PKCδ mediates up-regulation of NOX1 a catalytic subunit of NADPH oxidase via transactivation of the EGF receptor: possible involvement of PKCδ in vascular hypertrophy

摘要

NADPH oxidase is the major source of superoxide production in cardiovascular tissues. We reported previously that PG (prostaglandin) F2α caused hypertrophy of vascular smooth muscle cells by induction of NOX1, a catalytic subunit of NADPH oxidase. PGF2α-induced NOX1 expression was mediated by transactivation of the EGF (epidermal growth factor) receptor and subsequent activation of ERK (extracellular-signal-regulated kinase) 1/2, PI3K (phosphoinositide 3-kinase) and ATF-1 (activating transcription factor-1), a member of the CREB (cAMP-response-element-binding protein)/ATF family. As the receptor for PGF2α is known to activate PKC (protein kinase C), involvement of PKC in up-regulation of NOX1 expression was investigated in A7r5 cells.

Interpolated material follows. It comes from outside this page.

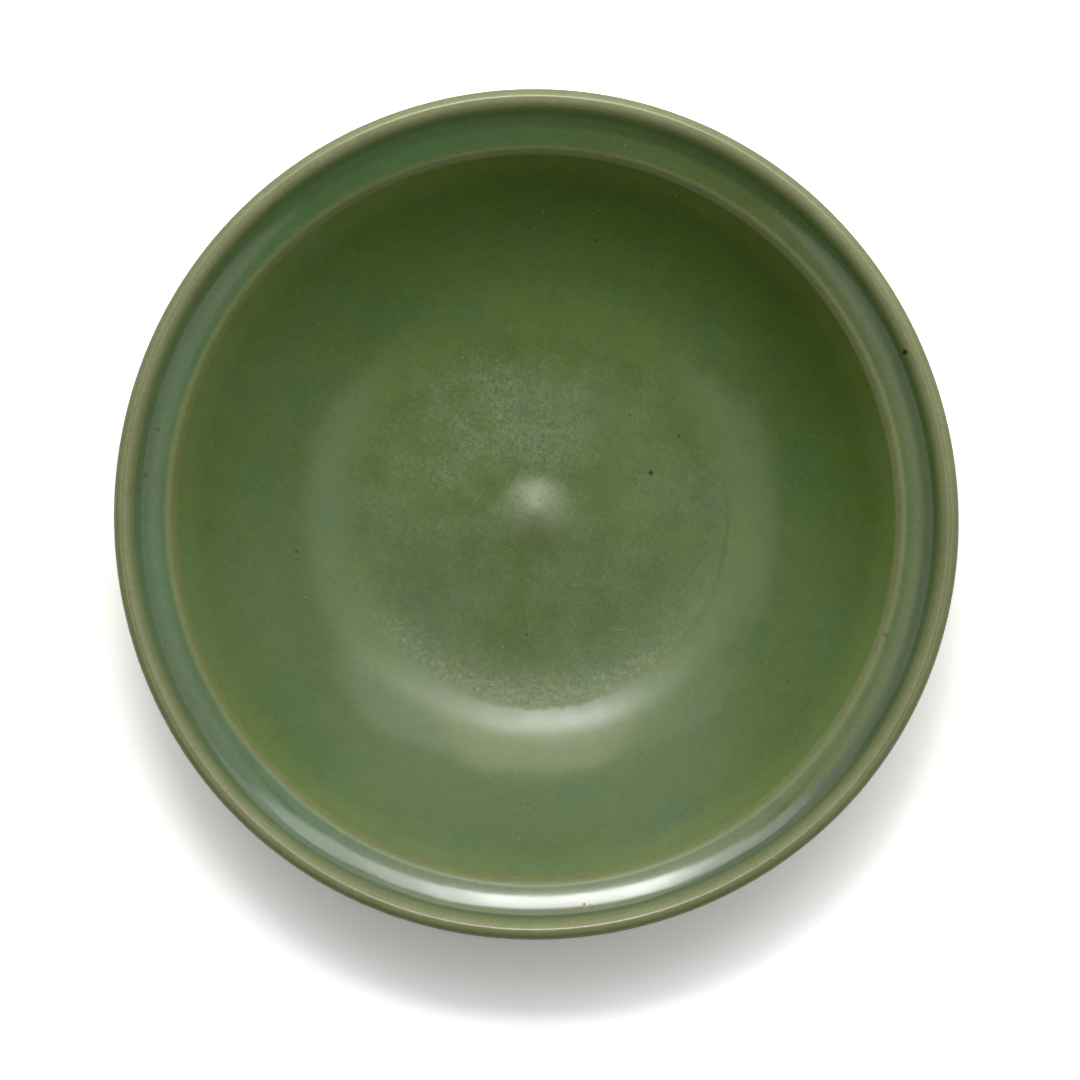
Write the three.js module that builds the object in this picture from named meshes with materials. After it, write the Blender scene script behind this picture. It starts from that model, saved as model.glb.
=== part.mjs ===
import * as THREE from "three";

// A wheel-thrown stoneware dish with a flanged rim and a thick green glaze.
// Millimetres, +Z up. The origin is the middle of the plane that the foot stands on.

// Overall sizes, with the glaze on
const RIM_RADIUS = 110;
const HEIGHT = 45;

// Rim of the clay body
const LIP_RADIUS = 1.8; // rounding of the rolled lip
const LIP_STAND = 3.4; // rise of the lip above the flange at its foot
const LIP_LEAN = 58; // degrees, slope of the lip's inner flank
const LIP_FOOT_ROUNDING = 6; // hollow where the flange meets the lip
const FLANGE_SLOPE = 9.5; // degrees
const RIDGE_RADIUS = 95.4; // where the flange turns down into the well
const RIDGE_ROUNDING = 2;
const RIDGE_WALL = 4.3; // clay between the ridge and the shoulder under it
const SHOULDER_ROUNDING = 5; // hollow under the flange

// Well of the clay body
const FLAT_RADIUS = 33; // level middle of the floor
const BASE_THICKNESS = 6.2; // floor above the recess
const BOSS_RADIUS = 11.4; // low swelling that the thrower left in the middle
const BOSS_HEIGHT = 2;

// Foot ring of the clay body
const FOOT_RADIUS = 58.5; // outside, at the top of the ring
const FOOT_HEIGHT = 7.4; // outside, from the table to the wall
const FOOT_TAPER = 5; // degrees, both sides of the ring
const FOOT_WIDTH = 6.4; // at the table, before its edges are cut
const FOOT_BEVEL = 1; // outer edge
const FOOT_INNER_BEVEL = 0.6;
const FOOT_ROUNDING = 1.8; // hollow between ring and wall
const WALL_FLARE = 22; // degrees, slope of the wall where it leaves the ring
const RECESS_DEPTH = 6;
const RECESS_ROUNDING = 1.5;

// Thickness of the glaze: it runs thin on edges and lies thick in hollows
const GLAZE_BOSS = 0.75;
const GLAZE_FLOOR = 0.9;
const GLAZE_WALL = 0.75; // high in the well
const GLAZE_RIDGE = 0.4;
const GLAZE_POOL = 0.85; // on the flange, against the lip
const GLAZE_LIP = 0.4;
const GLAZE_OUTSIDE = 0.8;
const GLAZE_ROLL = 1; // thick roll above the bare foot
const GLAZE_BASE = 0.6;
const GLAZE_LINE = 2.2; // height at which the glaze stops outside
const GLAZE_LINE_INSIDE = 2.6; // and within the ring
const GLAZE_ROUND = 0.7; // length over which its edge rounds off

const FINISHES = {
  clay: { color: "#8c5a36", roughness: 0.85 },
  coat: { color: "#66794c", roughness: 0.2 },
  base: { color: "#6d7f57", roughness: 0.25 },
};

// Facets
const TURNS = 52; // around the axis, a multiple of four
const STEPS = {
  boss: 4,
  well: 8,
  ridge: 3,
  lipFoot: 3,
  lipFlank: 3,
  lipBrow: 4,
  lipUnder: 3,
  shoulder: 2,
  wall: 5,
  foot: 2,
};

const radians = THREE.MathUtils.degToRad;

// A point of the section: x is the distance from the axis and y the height.
const at = (radius, height) => new THREE.Vector2(radius, height);

// The direction that rises outwards at a slope.
const rising = (slope) => at(Math.cos(slope), Math.sin(slope));

const floorHeight = RECESS_DEPTH + BASE_THICKNESS;
const flangeSlope = radians(FLANGE_SLOPE);
const lipLean = radians(LIP_LEAN);
const wallFlare = radians(WALL_FLARE);
const footTaper = Math.tan(radians(FOOT_TAPER));

// Corners of the section, before they are rounded
const lipCentre = at(RIM_RADIUS - GLAZE_LIP - LIP_RADIUS, HEIGHT - GLAZE_LIP - LIP_RADIUS);
const lipTangent = lipCentre.clone()
  .add(at(-Math.sin(lipLean), Math.cos(lipLean)).multiplyScalar(LIP_RADIUS));
const lipDrop = LIP_STAND - (lipCentre.y + LIP_RADIUS - lipTangent.y);
const lipFoot = lipTangent.clone()
  .addScaledVector(rising(lipLean), -lipDrop / Math.sin(lipLean));
const ridge = at(
  RIDGE_RADIUS,
  lipFoot.y - (lipFoot.x - RIDGE_RADIUS) * Math.tan(flangeSlope),
);
const wellRise = ridge.y - floorHeight;
const wellRun = RIDGE_RADIUS - FLAT_RADIUS;
const wellRadius = (wellRun ** 2 + wellRise ** 2) / (2 * wellRise);
const wellSlope = Math.asin(wellRun / wellRadius);
const shoulder = ridge.clone()
  .add(rising((wellSlope + flangeSlope) / 2 - Math.PI / 2)
    .multiplyScalar(RIDGE_WALL / Math.cos((wellSlope - flangeSlope) / 2)));
const footTop = at(FOOT_RADIUS, FOOT_HEIGHT);
const footOuter = at(FOOT_RADIUS - FOOT_HEIGHT * footTaper, 0);
const footInner = at(footOuter.x - FOOT_WIDTH, 0);
const recessCorner = at(footInner.x - RECESS_DEPTH * footTaper, RECESS_DEPTH);

// The underside of the flange touches the lip, and the wall runs from shoulder to foot.
const toLip = lipCentre.clone().sub(shoulder);
const undersideSlope = toLip.angle() - Math.asin(LIP_RADIUS / toLip.length());
const toShoulder = shoulder.clone().sub(footTop);
const wallChord = toShoulder.angle();
const wallRadius = toShoulder.length() / (2 * Math.sin(wallChord - wallFlare));
const wallSlope = 2 * wallChord - wallFlare;
const wallFacet = (wallRadius * (wallSlope - wallFlare)) / STEPS.wall;
const wellFacet = (wellRadius * wellSlope) / STEPS.well;

// Points along an arc about a centre, from one angle to another.
function arc(centre, radius, from, to, steps) {
  const curve = new THREE.EllipseCurve(
    centre.x, centre.y, radius, radius, from, to, to < from,
  );
  return curve.getPoints(steps);
}

// The corner of an outline, replaced by an arc that touches both of its sides. The arc
// is made smaller where the shorter side has no room for it.
function rounded(before, corner, after, wantedRadius, steps) {
  const back = before.clone().sub(corner);
  const on = after.clone().sub(corner);
  const half = back.angleTo(on) / 2;
  const room = Math.min(back.length(), on.length());
  const reach = Math.min(wantedRadius / Math.tan(half), room);
  const radius = reach * Math.tan(half);
  const start = back.setLength(reach);
  const end = on.setLength(reach);
  const toCentre = start.clone().add(end).setLength(radius / Math.sin(half));
  const centre = corner.clone().add(toCentre);
  start.sub(toCentre);
  end.sub(toCentre);
  const turn = start.angleTo(end) * Math.sign(start.cross(end));
  return arc(centre, radius, start.angle(), start.angle() + turn, steps);
}

// Stations of the section: points with the thickness of glaze that lies on each,
// easing from the first to the last.
function laid(points, glazeFrom, glazeTo = glazeFrom) {
  const last = Math.max(points.length - 1, 1);
  return points.map((point, i) => {
    const share = THREE.MathUtils.smoothstep(i, 0, last);
    return { point, glaze: THREE.MathUtils.lerp(glazeFrom, glazeTo, share) };
  });
}

// The boss: a raised cosine that runs out level into the floor.
function bossPoints() {
  return Array.from({ length: STEPS.boss + 1 }, (_, i) => {
    const share = i / STEPS.boss;
    const rise = (BOSS_HEIGHT * (1 + Math.cos(Math.PI * share))) / 2;
    return at(BOSS_RADIUS * share, floorHeight + rise);
  });
}

// The well: level floor, then one arc up to the ridge.
function wellPoints() {
  const centre = at(FLAT_RADIUS, floorHeight + wellRadius);
  const down = -Math.PI / 2;
  return arc(centre, wellRadius, down, down + wellSlope, STEPS.well).slice(0, -1);
}

function ridgePoints() {
  const before = ridge.clone().addScaledVector(rising(wellSlope), -wellFacet);
  return rounded(before, ridge, lipFoot, RIDGE_ROUNDING, STEPS.ridge);
}

function lipFootPoints() {
  return rounded(ridge, lipFoot, lipTangent, LIP_FOOT_ROUNDING, STEPS.lipFoot);
}

// The rolled lip, from its inner flank over the crest to the underside of the flange.
function lipPoints() {
  const up = Math.PI / 2;
  const flank = arc(lipCentre, LIP_RADIUS, up + lipLean, up, STEPS.lipFlank);
  const brow = arc(lipCentre, LIP_RADIUS, up, 0, STEPS.lipBrow);
  const under = arc(lipCentre, LIP_RADIUS, 0, undersideSlope - up, STEPS.lipUnder);
  return [...flank, ...brow.slice(1), ...under.slice(1)];
}

function shoulderPoints() {
  const underside = Math.sqrt(toLip.lengthSq() - LIP_RADIUS ** 2);
  const before = shoulder.clone().addScaledVector(rising(undersideSlope), underside);
  const after = shoulder.clone().addScaledVector(rising(wallSlope), -wallFacet);
  return rounded(before, shoulder, after, SHOULDER_ROUNDING, STEPS.shoulder);
}

// The outside wall: one arc from the shoulder down to the foot.
function wallPoints() {
  const toFoot = at(Math.sin(wallFlare), -Math.cos(wallFlare)).multiplyScalar(wallRadius);
  const centre = footTop.clone().sub(toFoot);
  const down = -Math.PI / 2;
  return arc(centre, wallRadius, down + wallSlope, down + wallFlare, STEPS.wall).slice(1, -1);
}

function footTopPoints() {
  const before = footTop.clone().addScaledVector(rising(wallFlare), wallFacet);
  return rounded(before, footTop, footOuter, FOOT_ROUNDING, STEPS.foot);
}

// A point on a side of the foot ring, at a height.
const onOuterSide = (height) => at(footOuter.x + height * footTaper, height);
const onInnerSide = (height) => at(footInner.x - height * footTaper, height);

// The clay under the main coat, from the middle of the well to the glaze line.
function coatedStations() {
  return [
    ...laid(bossPoints(), GLAZE_BOSS, GLAZE_FLOOR),
    ...laid(wellPoints(), GLAZE_FLOOR, GLAZE_WALL),
    ...laid(ridgePoints(), GLAZE_RIDGE),
    ...laid(lipFootPoints(), GLAZE_POOL, GLAZE_LIP),
    ...laid(lipPoints().slice(1), GLAZE_LIP),
    ...laid(shoulderPoints(), GLAZE_OUTSIDE),
    ...laid(wallPoints(), GLAZE_OUTSIDE, GLAZE_ROLL),
    ...laid(footTopPoints(), GLAZE_ROLL),
    ...laid([onOuterSide(GLAZE_LINE + GLAZE_ROUND)], GLAZE_ROLL),
    ...laid([onOuterSide(GLAZE_LINE)], 0),
  ];
}

// The bare rim of the foot ring.
function bareStations() {
  const rim = [
    onOuterSide(FOOT_BEVEL),
    at(footOuter.x - FOOT_BEVEL, 0),
    at(footInner.x + FOOT_INNER_BEVEL, 0),
    onInnerSide(FOOT_INNER_BEVEL),
  ];
  return laid(rim, 0);
}

// The clay under the glaze of the base, from inside the foot ring to the axis.
function baseStations() {
  const middle = at(0, RECESS_DEPTH);
  const corner = rounded(footInner, recessCorner, middle, RECESS_ROUNDING, STEPS.foot);
  return [
    ...laid([onInnerSide(GLAZE_LINE_INSIDE)], 0),
    ...laid([onInnerSide(GLAZE_LINE_INSIDE + GLAZE_ROUND)], GLAZE_BASE),
    ...laid([...corner, middle], GLAZE_BASE),
  ];
}

// The surface of the glaze: each station pushed out of the clay by its thickness.
function glazeSurface(section) {
  return section.map(({ point, glaze }, i) => {
    const before = section[Math.max(i - 1, 0)].point;
    const after = section[Math.min(i + 1, section.length - 1)].point;
    const along = after.clone().sub(before).normalize();
    const onAxis = point.x === 0;
    const out = onAxis ? at(0, Math.sign(along.x)) : at(-along.y, along.x);
    return point.clone().addScaledVector(out, glaze);
  });
}

// The faces of a turned form whose quadrangles are all cut along their other diagonal.
// The glaze takes these, so that its inner faces are the very triangles of the clay.
function crossCutFaces(count) {
  const faces = [];
  for (let turn = 0; turn < TURNS; turn++) {
    for (let step = 0; step < count - 1; step++) {
      const here = turn * count + step;
      const there = here + count;
      faces.push(here, there, there + 1, there + 1, here + 1, here);
    }
  }
  return faces;
}

// A section turned about the Z axis. It runs from the axis, over the top, to the axis.
function turned(section, crossCut) {
  const form = new THREE.LatheGeometry(section.toReversed(), TURNS);
  if (crossCut) form.setIndex(crossCutFaces(section.length));
  return form.rotateX(Math.PI / 2);
}

function solid(name, geometry, finish) {
  const material = new THREE.MeshStandardMaterial({ ...finish, metalness: 0 });
  const mesh = new THREE.Mesh(geometry, material);
  mesh.name = name;
  return mesh;
}

const coated = coatedStations();
const base = baseStations();
const stations = [...coated, ...bareStations(), ...base];
const clay = stations.map(({ point }) => point);
const surface = glazeSurface(stations);

function stonewareBody() {
  return solid("stoneware_body", turned(clay, false), FINISHES.clay);
}

// The main coat: out along its surface to the glaze line and back along the clay.
function glazeCoat() {
  const end = coated.length;
  const outline = [...surface.slice(0, end), ...clay.slice(0, end - 1).reverse()];
  return solid("glaze_coat", turned(outline, true), FINISHES.coat);
}

// The glaze of the base: out along the clay to its edge and back along its surface.
function baseGlaze() {
  const start = stations.length - base.length;
  const outline = [...clay.slice(start + 1).reverse(), ...surface.slice(start)];
  return solid("base_glaze", turned(outline, true), FINISHES.base);
}

const dish = new THREE.Group();
dish.add(stonewareBody(), glazeCoat(), baseGlaze());

export default dish;
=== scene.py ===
import math

import bpy
import numpy as np
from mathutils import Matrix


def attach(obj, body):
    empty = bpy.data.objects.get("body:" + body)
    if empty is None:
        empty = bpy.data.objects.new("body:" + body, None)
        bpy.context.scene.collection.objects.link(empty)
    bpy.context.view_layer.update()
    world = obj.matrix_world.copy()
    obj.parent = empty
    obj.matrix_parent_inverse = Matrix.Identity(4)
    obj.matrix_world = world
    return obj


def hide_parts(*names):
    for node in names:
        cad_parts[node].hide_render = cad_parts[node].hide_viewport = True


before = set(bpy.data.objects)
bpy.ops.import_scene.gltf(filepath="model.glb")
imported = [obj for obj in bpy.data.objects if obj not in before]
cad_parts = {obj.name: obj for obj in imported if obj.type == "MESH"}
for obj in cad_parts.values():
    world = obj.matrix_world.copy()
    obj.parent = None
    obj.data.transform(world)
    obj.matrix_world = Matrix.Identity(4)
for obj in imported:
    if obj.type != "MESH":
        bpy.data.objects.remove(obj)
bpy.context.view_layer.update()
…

GF109203x, a non-selective inhibitor of PKC, dose-dependently suppressed the induction of NOX1 mRNA by PGF2α. Whereas an inhibitor of the conventional PKC, Gö 6976, and a PKCϵ translocation-inhibitor peptide had no effect, an inhibitor of PKCδ, rottlerin, significantly attenuated the PGF2α-induced increase in NOX1 mRNA. Gene silencing of PKCδ by RNA interference significantly suppressed the PGF2α-induced increase in NOX1 mRNA, as well as phosphorylation of the EGF receptor, ERK1/2 and ATF-1. Silencing of the PKCδ gene also attenuated the PDGF (platelet-derived growth factor)- induced increase in NOX1 mRNA and transactivation of the EGF receptor. Moreover, the augmented synthesis of the protein induced by PGF2α or PDGF was abolished by gene silencing of PKCδ. These results suggest that PKCδ-mediated transactivation of the EGF receptor is elicited not only by PGF2α, but also by PDGF, and that the subsequent activation of ERK1/2 and ATF-1 leads to up-regulation of NOX1 gene expression and ensuing hypertrophy in the vascular cell lineage.